The great men of olden times longed for this fitness for God’s presence. Moses prayed, “Let the beauty of the Lord our God be upon us,” David said, “As for me, I will behold Thy face in righteousness: I shall be satisfied when I awake, with Thy likeness.” What these men prayed for and hoped for is given to those who believe as a present possession, for Christ “is made unto us wisdom, righteousness, sanctification and redemption.” He became what we were when He was crucified, that we might become what He is now, the righteousness of God in Him.
What a glorious time that will be, when God will look upon His assembled guests in His glory, and see them all conformed to the image of His Son, everyone of them having His likeness; but even now the Christian can say, “As He is, so are we, in this world.” This is God’s bright design, the purpose of His love, that the poor, the maimed, the halt and the blind, should appear perfect and blameless before Him in His glory to rejoice in His presence forever.
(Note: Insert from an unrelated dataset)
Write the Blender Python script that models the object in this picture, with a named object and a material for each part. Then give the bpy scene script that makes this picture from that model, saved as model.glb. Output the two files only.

But if any man still thinks that his own righteousness, the works of his own hands, are a good enough covering for him before God, let him consider the parable of the marriage of the king’s son in Matthew 22. There we read of a man who refused the garment provided by the king, and presumed to appear at the Feast in a suit of his own make. But the king came in to view the guests and his eye fell upon this intruder, and searched him through and through; he looked beneath the gaudy rags in which he trusted, and exposed the pride and obstinacy of his heart. To the demand, “Friend, how camest thou in hither without a wedding garment?” he was speechless, without excuse. Could he then plead for mercy and beg for a covering not his own? No, it was too late for that; it was too late. The sentence of the insulted king went forth. “Bind him hand and foot and cast him into outer darkness.” Immediately that sentence was executed; he was cast out of the Feast and his rags became the fetters that bound his soul in everlasting misery. He was searched, silenced and sentenced. It is divine love that has given the warning. “He that hath ears too hear let him hear.”